In other jurisdictions like the US, derogations aren’t possible. But the suspensory period is shorter for acquisitions of targets in bankruptcy proceedings.
Some authorities have gone further. For example, a new exemption from Brazilian notification is available until 31 October (or for as long as Brazil’s state of emergency lasts) for otherwise notifiable cooperation agreements related to mitigating the consequences of the pandemic.
Failing firm defence: don’t get your hopes up
We could be forgiven for thinking that the failing firm defence – traditionally rarely invoked or accepted to allow clearance of an anti-competitive deal – would become much more prevalent over the Summer and beyond.
But in contrast to supportive moves by authorities to “soften” some competition rules, traditional scepticism of perceived attempts to flout the merger rules persists. Authorities have made strong statements that their approaches will remain unchanged. Take the CMA’s Covid-19 guidance, put into practice when it rejected FFD arguments in JD Sports/Foot Asylum despite the shutdown of UK highstreets (now on appeal).
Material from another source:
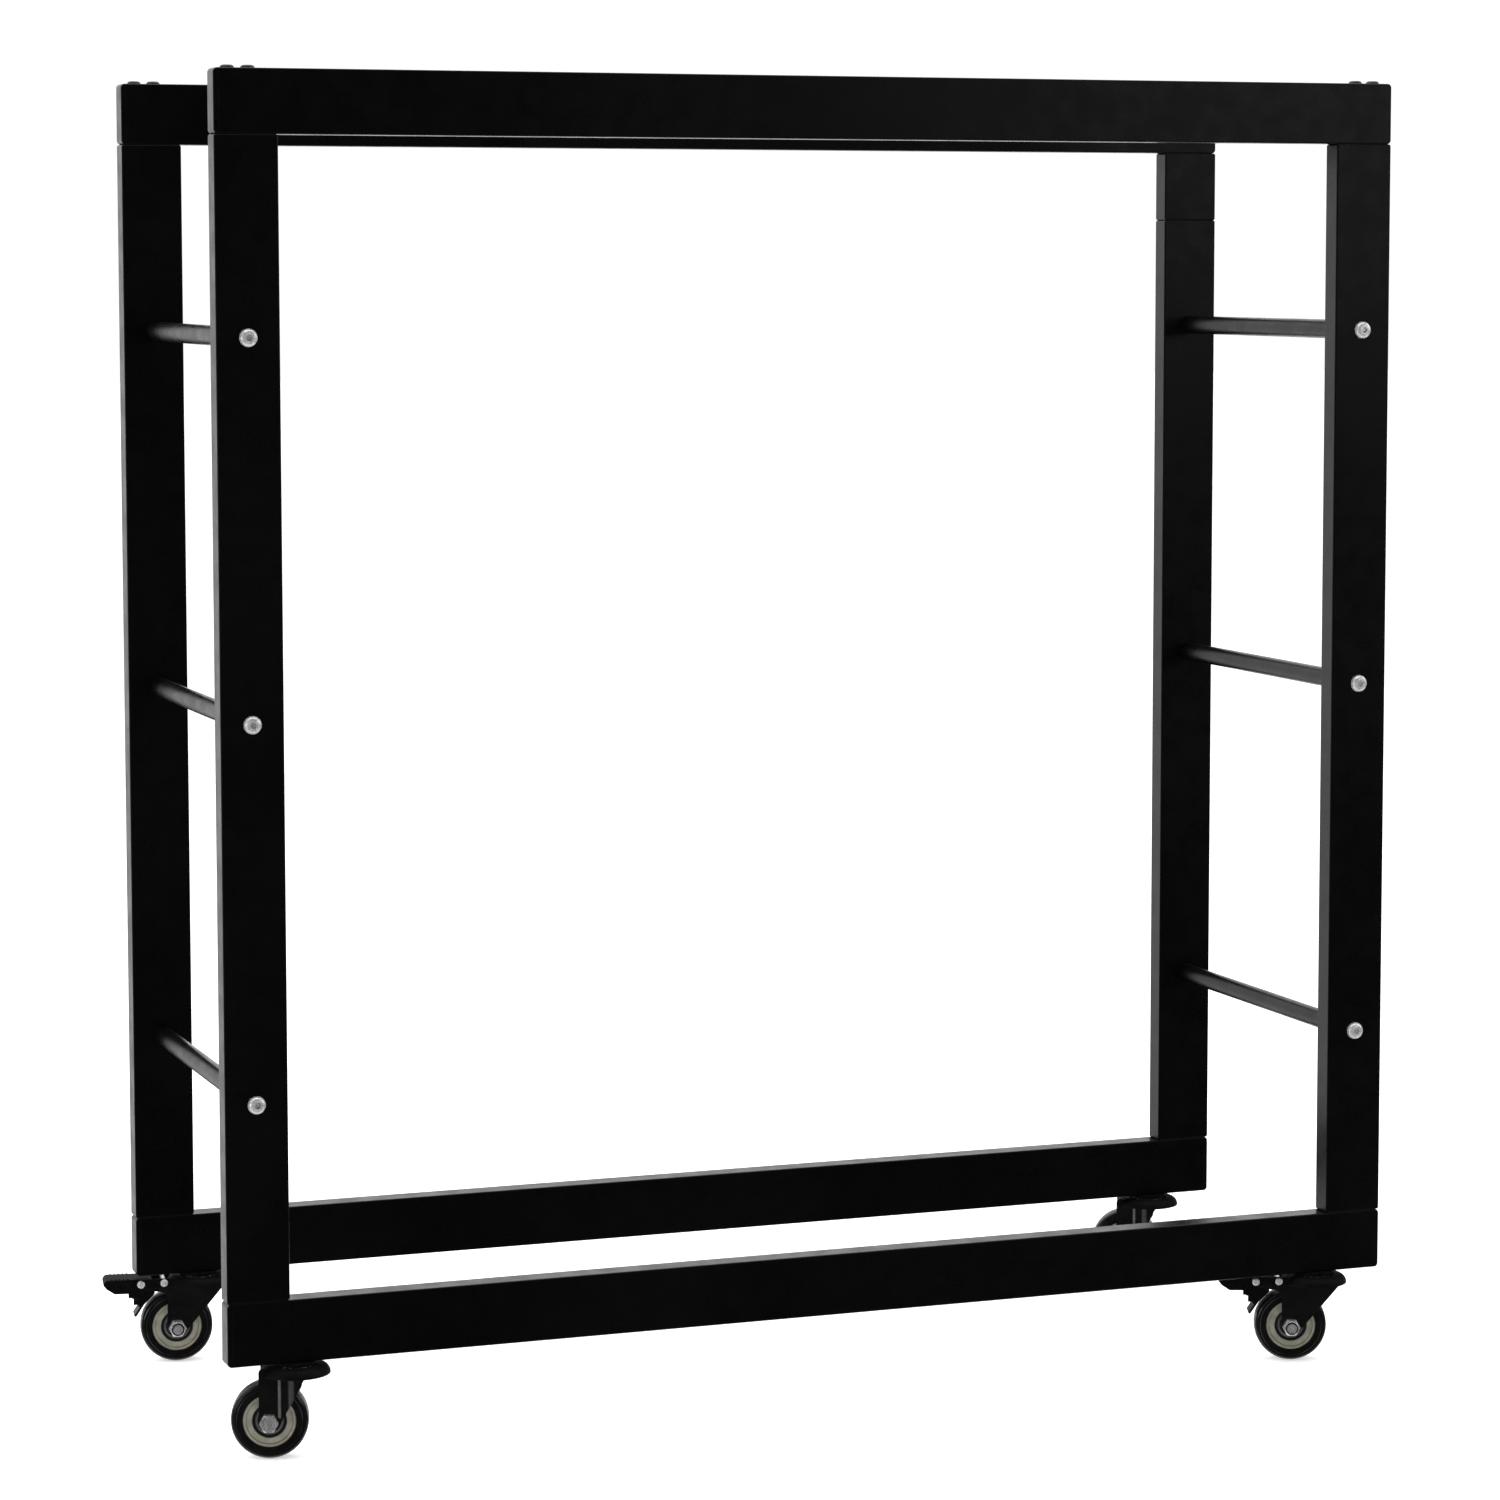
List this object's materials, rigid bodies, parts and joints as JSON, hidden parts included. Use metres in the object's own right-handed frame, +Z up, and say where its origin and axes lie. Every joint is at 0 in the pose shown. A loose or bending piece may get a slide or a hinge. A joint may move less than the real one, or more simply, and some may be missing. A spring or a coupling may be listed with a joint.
{
  "type": "firewood log rack",
  "caption": "Upright open firewood rack: front and back rectangular steel tube loops tied by round side rungs, on swivel casters, some with brake pedals.",
  "frame": {"origin": "middle of the rack's footprint at floor level, where the wheels touch", "axes": "+Z up; +X to the right along the bars, seen from the front; the front loop is on the -Y side"},
  "size_m": [1.0264, 0.3895, 1.0788],
  "materials": {
    "powder_black": "satin black powder coat",
    "zinc_plate": "bright zinc plating",
    "black_oxide": "black oxide screw finish",
    "plain_steel": "plain turned or pressed steel",
    "fork_black": "glossy black dip coat on pressed steel",
    "tyre_black": "glossy black polyurethane",
    "core_beige": "moulded nylon, olive beige",
    "bearing_steel": "ground bearing steel",
    "pedal_black": "black coated pressed steel",
    "spring_steel": "blackened spring steel"
  },
  "bodies": {
    "frame": {"front_bottom_bar": "powder_black", "front_top_bar": "powder_black", "front_left_post": "powder_black", "front_right_post": "powder_black", "back_bottom_bar": "powder_black", "back_top_bar": "powder_black", "back_left_post": "powder_black", "back_right_post_head": "powder_black", "post_joiner": "plain_steel", "back_right_post": "powder_black", "bar_end_plates": "powder_black", "post_end_plates": "plain_steel", "left_rung_low": "powder_black", "left_rung_middle": "powder_black", "left_rung_high": "powder_black", "right_rung_low": "powder_black", "right_rung_middle": "powder_black", "right_rung_high": "powder_black", "rung_plugs": "plain_steel", "rung_bolts": "zinc_plate", "top_corner_screws": "black_oxide", "bottom_corner_screws": "black_oxide", "caster_weld_nuts": "plain_steel", "caster_stems": "plain_steel", "caster_races": "fork_black", "caster_balls": "plain_steel"},
    "front_left_fork_body": {"front_left_fork": "fork_black", "front_left_axle_rings": "plain_steel", "front_left_axle_bolt": "zinc_plate", "front_left_axle_nut": "zinc_plate"},
    "front_left_wheel_body": {"front_left_tyre": "tyre_black", "front_left_wheel_core": "core_beige", "front_left_bearing_cases": "bearing_steel"},
    "front_right_fork_body": {"front_right_fork": "fork_black", "front_right_axle_rings": "plain_steel", "front_right_axle_bolt": "zinc_plate", "front_right_axle_nut": "zinc_plate", "front_right_brake_pins": "zinc_plate"},
    "front_right_wheel_body": {"front_right_tyre": "tyre_black", "front_right_wheel_core": "core_beige", "front_right_bearing_cases": "bearing_steel"},
    "front_right_pedal_body": {"front_right_brake_pedal": "pedal_black", "front_right_brake_shoe": "spring_steel"},
    "back_left_fork_body": {"back_left_fork": "fork_black", "back_left_axle_rings": "plain_steel", "back_left_axle_bolt": "zinc_plate", "back_left_axle_nut": "zinc_plate", "back_left_brake_pins": "zinc_plate"},
    "back_left_wheel_body": {"back_left_tyre": "tyre_black", "back_left_wheel_core": "core_beige", "back_left_bearing_cases": "bearing_steel"},
    "back_left_pedal_body": {"back_left_brake_pedal": "pedal_black", "back_left_brake_shoe": "spring_steel"},
    "back_right_fork_body": {"back_right_fork": "fork_black", "back_right_axle_rings": "plain_steel", "back_right_axle_bolt": "zinc_plate", "back_right_axle_nut": "zinc_plate"},
    "back_right_wheel_body": {"back_right_tyre": "tyre_black", "back_right_wheel_core": "core_beige", "back_right_bearing_cases": "bearing_steel"}
  },
  "joints": [
    {"name": "front_left_swivel", "type": "hinge", "parent": "frame", "child": "front_left_fork_body", "pos_m": [-0.43085, -0.16725, 0.0765], "axis": [0, 0, 1], "continuous": true},
    {"name": "front_left_wheel_spin", "type": "hinge", "parent": "front_left_fork_body", "child": "front_left_wheel_body", "pos_m": [-0.44997, -0.1614, 0.0305], "axis": [0.2924, 0.9563, 0], "continuous": true},
    {"name": "front_right_swivel", "type": "hinge", "parent": "frame", "child": "front_right_fork_body", "pos_m": [0.45715, -0.16725, 0.0765], "axis": [0, 0, 1], "continuous": true},
    {"name": "front_right_wheel_spin", "type": "hinge", "parent": "front_right_fork_body", "child": "front_right_wheel_body", "pos_m": [0.43861, -0.15976, 0.0305], "axis": [0.3746, 0.9272, 0], "continuous": true},
    {"name": "front_right_brake", "type": "hinge", "parent": "front_right_fork_body", "child": "front_right_pedal_body", "pos_m": [0.41079, -0.14852, 0.0687], "axis": [-0.3746, -0.9272, 0], "range_deg": [0, 8.5]},
    {"name": "back_left_swivel", "type": "hinge", "parent": "frame", "child": "back_left_fork_body", "pos_m": [-0.43085, 0.16275, 0.0765], "axis": [0, 0, 1], "continuous": true},
    {"name": "back_left_wheel_spin", "type": "hinge", "parent": "back_left_fork_body", "child": "back_left_wheel_body", "pos_m": [-0.4506, 0.16588, 0.0305], "axis": [0.1564, 0.9877, 0], "continuous": true},
    {"name": "back_left_brake", "type": "hinge", "parent": "back_left_fork_body", "child": "back_left_pedal_body", "pos_m": [-0.48023, 0.17057, 0.0687], "axis": [-0.1564, -0.9877, 0], "range_deg": [0, 8.5]},
    {"name": "back_right_swivel", "type": "hinge", "parent": "frame", "child": "back_right_fork_body", "pos_m": [0.45715, 0.16275, 0.0765], "axis": [0, 0, 1], "continuous": true},
    {"name": "back_right_wheel_spin", "type": "hinge", "parent": "back_right_fork_body", "child": "back_right_wheel_body", "pos_m": [0.43918, 0.17152, 0.0305], "axis": [0.4384, 0.8988, 0], "continuous": true}
  ]
}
The FTC has expressed great scepticism of claims that one of the merging parties is a failing firm, making it clear that the FTC would not alter its strict requirements. By contrast the DOJ confirmed that it is taking the impact of Covid-19 into account. And the ACCC has acknowledged that “very hard calls” will need to be made in respect of potential failing firms of strategic importance to Australia.
It will be vital for merging parties to quickly provide – and for agencies to properly interrogate – credible and compelling evidence of the need for relief, based on several possible counterfactuals. The CMA’s controversial U-turn in Amazon/Deliveroo is a cautionary tale of what can happen otherwise. Parties will also need to show long-term effects: a short-term hit that will pass won’t be enough.
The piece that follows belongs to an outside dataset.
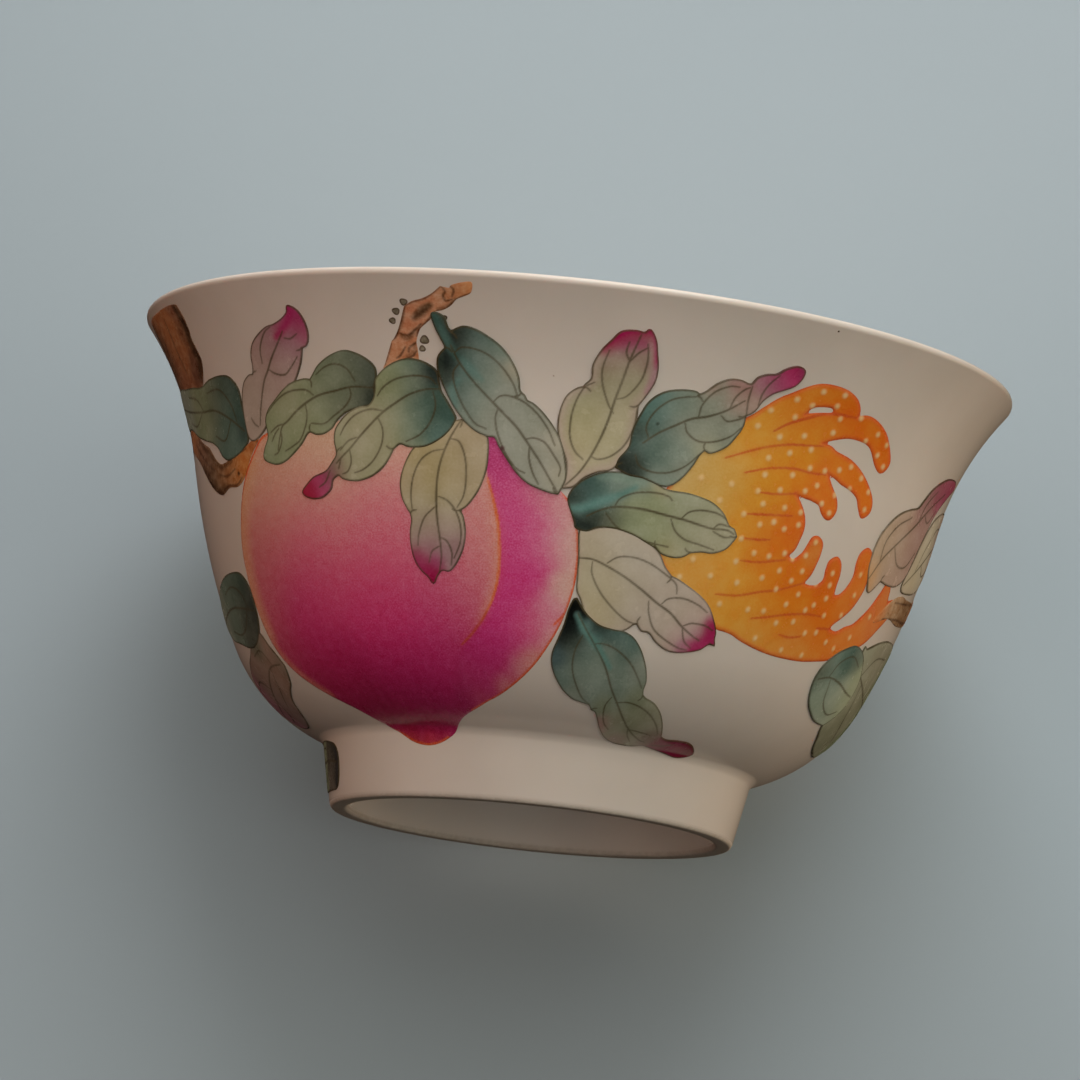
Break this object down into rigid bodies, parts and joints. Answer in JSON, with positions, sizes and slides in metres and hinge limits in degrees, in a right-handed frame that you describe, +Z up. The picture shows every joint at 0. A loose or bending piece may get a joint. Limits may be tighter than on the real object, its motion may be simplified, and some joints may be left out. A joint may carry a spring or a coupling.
{
  "type": "tea bowl",
  "caption": "Porcelain gaiwan bowl with a flared lip and a foot ring, painted in raised overglaze enamels with peach, citron and pomegranate among leaves.",
  "frame": {"origin": "centre of the foot ring on the plane it stands on, which is also the bottom centre of the bounding box", "axes": "+Z up along the bowl's axis, out of its mouth; -Y faces the meeting of the peach and the citron branch; +X towards the citron"},
  "size_m": [0.1, 0.1, 0.0545],
  "materials": {
    "porcelain": "gloss",
    "peach_enamel": "satin",
    "citron_enamel": "satin",
    "pomegranate_enamel": "satin",
    "branch_enamel": "satin",
    "leaf_enamel": "satin"
  },
  "bodies": {
    "root": {"bowl_body": "porcelain", "citron": "citron_enamel", "citron_branch": "branch_enamel", "foot_ring": "porcelain", "leaf_far_a": "leaf_enamel", "leaf_far_b": "leaf_enamel", "leaf_far_c": "leaf_enamel", "leaf_far_d": "leaf_enamel", "leaf_far_e": "leaf_enamel", "leaf_far_f": "leaf_enamel", "leaf_far_g": "leaf_enamel", "leaf_far_h": "leaf_enamel", "leaf_far_i": "leaf_enamel", "leaf_foot": "leaf_enamel", "leaf_hanging": "leaf_enamel", "leaf_large_teal": "leaf_enamel", "leaf_left_dark": "leaf_enamel", "leaf_left_green": "leaf_enamel", "leaf_left_low_brown": "leaf_enamel", "leaf_left_low_dark": "leaf_enamel", "leaf_left_pink": "leaf_enamel", "leaf_low_teal": "leaf_enamel", "leaf_middle_cream": "leaf_enamel", "leaf_middle_teal": "leaf_enamel", "leaf_over_peach": "leaf_enamel", "leaf_right_dark": "leaf_enamel", "leaf_right_low": "leaf_enamel", "leaf_right_pale": "leaf_enamel", "leaf_right_pink": "leaf_enamel", "leaf_top_pale": "leaf_enamel", "leaf_top_teal": "leaf_enamel", "peach": "peach_enamel", "peach_branch": "branch_enamel", "pomegranate": "pomegranate_enamel", "pomegranate_branch": "branch_enamel", "pomegranate_crown": "pomegranate_enamel", "rim_branch": "branch_enamel", "stalk_branch": "branch_enamel"}
  },
  "joints": []
}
Dynamizing market definition
Companies have shown real dynamism by switching production during the crisis – from fashion to face masks, and from gin to hand sanitiser. Supply-side substitutability could play a more important role when defining product markets, feeding into the substantive assessment of mergers as well as the ongoing consultation
on the EC’s market definition notice.
What about remedies?
Where divestments are required to address concerns, potential purchasers – especially private equity firms – should expect intense scrutiny from competition agencies. In some jurisdictions like the US, it is now nearly always necessary to line up an upfront buyer.
Recent remedies packages are notable for their stringency. But the more stringent the remedy requirements, the smaller the pool of suitable buyers. Finding the type of perfect buyer that was required in Takeda/Shire (independent, no competition issues, plus sufficient financial resources, expertise and incentives to bring a pipeline product to market) will be hard if not impossible when capital is constrained, especially in badly affected sectors like transport.
Agencies are already extending remedy deadlines to ease the pressure. But it is likely that we’ll see more waiver requests. More remedy failures seem likely too. Like Safeway/Albertsons in the US where the buyers went bankrupt shortly after acquiring the divested businesses. Or Outokumpu/Inoxum in the EU where ultimately the divestment business was reacquired by the seller (Thyssenkrup) due to the lack of suitable buyers.